In his seminars in West Los Angeles, Gottfurcht cites historical examples of social contagion.  There was the Dutch tulip bulb frenzy in the late 17th century.  In the early 1950s, Seattle encountered its windshield pitting epidemic, in which thousands of reports of mysterious scratches and small depressions on local windshields deluged police, with some suggestions of extraterrestrial sabotage, until it was pointed out that the wear-and-tear was natural in the Pacific Northwest.

Gottfurcht said he believes in contrarian analysis, but warns the neophytes in his seminars not to use it unwisely.  "You can be positioned against the majority, but you can't be against it for arbitrary reasons.  You have to have a logical, accurate perspective on the situation."
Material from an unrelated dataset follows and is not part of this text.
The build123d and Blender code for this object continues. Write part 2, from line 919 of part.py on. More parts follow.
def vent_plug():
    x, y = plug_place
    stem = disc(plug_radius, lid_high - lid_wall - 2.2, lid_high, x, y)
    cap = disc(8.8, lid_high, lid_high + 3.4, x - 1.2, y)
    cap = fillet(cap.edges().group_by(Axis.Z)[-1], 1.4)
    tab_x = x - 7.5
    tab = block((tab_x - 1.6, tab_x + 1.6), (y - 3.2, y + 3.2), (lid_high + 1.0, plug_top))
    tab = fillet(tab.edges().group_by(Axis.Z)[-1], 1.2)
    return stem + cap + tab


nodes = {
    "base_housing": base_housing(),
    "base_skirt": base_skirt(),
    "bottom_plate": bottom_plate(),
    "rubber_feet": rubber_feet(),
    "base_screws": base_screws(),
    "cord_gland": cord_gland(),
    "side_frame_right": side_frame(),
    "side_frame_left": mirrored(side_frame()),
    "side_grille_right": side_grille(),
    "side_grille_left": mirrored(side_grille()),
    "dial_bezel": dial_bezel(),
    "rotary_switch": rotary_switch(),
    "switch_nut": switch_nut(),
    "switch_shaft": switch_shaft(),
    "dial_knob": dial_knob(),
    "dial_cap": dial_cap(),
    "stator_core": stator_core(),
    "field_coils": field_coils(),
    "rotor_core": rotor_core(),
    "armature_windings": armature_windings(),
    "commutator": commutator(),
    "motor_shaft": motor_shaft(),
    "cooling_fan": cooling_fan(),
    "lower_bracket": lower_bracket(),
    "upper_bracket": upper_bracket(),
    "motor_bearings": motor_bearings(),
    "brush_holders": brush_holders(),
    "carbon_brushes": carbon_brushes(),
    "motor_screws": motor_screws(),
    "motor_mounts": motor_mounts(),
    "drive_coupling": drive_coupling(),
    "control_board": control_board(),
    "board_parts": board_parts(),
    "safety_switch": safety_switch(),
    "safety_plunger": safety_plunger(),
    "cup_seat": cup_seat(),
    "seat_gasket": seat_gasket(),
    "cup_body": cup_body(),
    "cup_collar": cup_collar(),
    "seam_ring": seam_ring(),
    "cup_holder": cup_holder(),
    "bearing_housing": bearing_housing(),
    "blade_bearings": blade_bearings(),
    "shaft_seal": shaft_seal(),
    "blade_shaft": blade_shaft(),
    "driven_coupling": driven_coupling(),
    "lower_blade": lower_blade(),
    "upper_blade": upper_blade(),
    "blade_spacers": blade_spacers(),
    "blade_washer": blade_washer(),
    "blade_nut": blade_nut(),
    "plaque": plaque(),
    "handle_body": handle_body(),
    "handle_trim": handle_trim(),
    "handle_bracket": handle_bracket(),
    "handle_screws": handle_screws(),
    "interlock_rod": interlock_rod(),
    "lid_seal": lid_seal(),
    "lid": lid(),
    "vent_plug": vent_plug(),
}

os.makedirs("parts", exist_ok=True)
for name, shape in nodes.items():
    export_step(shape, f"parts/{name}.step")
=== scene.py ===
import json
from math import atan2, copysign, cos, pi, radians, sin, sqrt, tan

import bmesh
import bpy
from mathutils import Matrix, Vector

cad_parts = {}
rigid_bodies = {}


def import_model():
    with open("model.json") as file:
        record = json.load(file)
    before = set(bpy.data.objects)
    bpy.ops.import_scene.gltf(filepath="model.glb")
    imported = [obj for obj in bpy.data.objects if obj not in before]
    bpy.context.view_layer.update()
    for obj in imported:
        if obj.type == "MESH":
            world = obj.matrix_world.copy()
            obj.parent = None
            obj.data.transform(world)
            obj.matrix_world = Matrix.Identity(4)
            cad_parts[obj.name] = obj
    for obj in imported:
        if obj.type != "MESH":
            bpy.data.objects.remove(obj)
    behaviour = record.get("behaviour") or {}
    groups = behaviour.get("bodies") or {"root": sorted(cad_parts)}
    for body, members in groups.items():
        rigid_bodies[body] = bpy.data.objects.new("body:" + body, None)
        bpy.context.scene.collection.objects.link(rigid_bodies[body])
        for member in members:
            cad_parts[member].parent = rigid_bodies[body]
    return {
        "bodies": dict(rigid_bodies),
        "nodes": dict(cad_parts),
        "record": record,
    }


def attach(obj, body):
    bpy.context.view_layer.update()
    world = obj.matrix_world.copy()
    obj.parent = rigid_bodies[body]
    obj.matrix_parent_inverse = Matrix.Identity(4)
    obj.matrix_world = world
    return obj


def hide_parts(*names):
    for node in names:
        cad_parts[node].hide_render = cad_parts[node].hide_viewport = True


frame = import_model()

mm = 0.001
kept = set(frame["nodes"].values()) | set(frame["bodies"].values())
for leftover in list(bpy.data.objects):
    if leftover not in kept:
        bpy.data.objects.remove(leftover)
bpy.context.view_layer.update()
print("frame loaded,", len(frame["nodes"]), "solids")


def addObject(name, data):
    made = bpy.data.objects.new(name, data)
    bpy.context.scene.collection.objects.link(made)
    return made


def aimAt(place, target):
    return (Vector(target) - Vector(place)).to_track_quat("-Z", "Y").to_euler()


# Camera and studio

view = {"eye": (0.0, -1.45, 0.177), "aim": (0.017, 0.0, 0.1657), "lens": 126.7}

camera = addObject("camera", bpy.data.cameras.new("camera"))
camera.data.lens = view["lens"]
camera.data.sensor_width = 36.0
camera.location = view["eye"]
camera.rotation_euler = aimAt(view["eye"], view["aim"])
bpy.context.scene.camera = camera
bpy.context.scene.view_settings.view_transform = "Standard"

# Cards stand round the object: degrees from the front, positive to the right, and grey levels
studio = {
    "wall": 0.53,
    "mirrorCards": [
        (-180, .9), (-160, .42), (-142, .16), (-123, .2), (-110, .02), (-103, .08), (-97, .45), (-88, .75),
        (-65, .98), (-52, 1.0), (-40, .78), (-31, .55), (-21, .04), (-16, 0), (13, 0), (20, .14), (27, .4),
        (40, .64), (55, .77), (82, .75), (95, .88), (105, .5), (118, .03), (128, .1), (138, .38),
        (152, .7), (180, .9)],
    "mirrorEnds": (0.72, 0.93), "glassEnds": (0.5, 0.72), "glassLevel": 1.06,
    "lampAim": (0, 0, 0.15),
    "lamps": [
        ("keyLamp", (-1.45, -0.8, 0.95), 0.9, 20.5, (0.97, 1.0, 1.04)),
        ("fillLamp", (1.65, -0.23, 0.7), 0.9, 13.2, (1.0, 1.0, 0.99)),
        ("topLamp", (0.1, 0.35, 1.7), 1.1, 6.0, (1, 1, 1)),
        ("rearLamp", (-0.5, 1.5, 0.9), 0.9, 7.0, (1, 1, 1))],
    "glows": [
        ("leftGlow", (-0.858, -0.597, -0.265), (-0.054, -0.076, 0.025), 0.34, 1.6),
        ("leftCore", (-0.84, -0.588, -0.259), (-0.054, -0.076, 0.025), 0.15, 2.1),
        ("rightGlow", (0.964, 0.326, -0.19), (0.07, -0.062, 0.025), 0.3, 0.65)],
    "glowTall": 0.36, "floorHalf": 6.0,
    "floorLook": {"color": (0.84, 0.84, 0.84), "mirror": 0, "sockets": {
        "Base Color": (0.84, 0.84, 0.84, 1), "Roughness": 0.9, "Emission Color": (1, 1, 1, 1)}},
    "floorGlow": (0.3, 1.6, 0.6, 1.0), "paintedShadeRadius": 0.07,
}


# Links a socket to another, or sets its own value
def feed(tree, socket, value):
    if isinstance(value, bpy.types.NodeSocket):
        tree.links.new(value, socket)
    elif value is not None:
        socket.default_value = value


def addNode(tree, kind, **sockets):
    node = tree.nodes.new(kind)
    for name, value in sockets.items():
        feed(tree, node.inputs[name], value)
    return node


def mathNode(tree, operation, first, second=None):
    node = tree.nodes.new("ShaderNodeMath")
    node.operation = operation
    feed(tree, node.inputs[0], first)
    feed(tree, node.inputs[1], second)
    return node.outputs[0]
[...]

He confronted social contagion in a personal way just before the Persian Gulf War, when the stock market had declined severely and violent conflict in the Middle East seemed imminent.  
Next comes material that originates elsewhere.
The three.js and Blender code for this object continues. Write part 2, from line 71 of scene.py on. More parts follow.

"That was a phenomenal buying opportunity because all this had been discounted.  The market had had all this time to be afraid," he said.

The war, he thought, was not going to be anything like Vietnam.  It had popular support and was being waged on very different terrain.  Having studied fear and helped people work their way through divorce and job loss, he could handle this kind of panic.  "I made an investment," he said, and when the market leaped upward in relief at the allied victory, "I made a quick profit."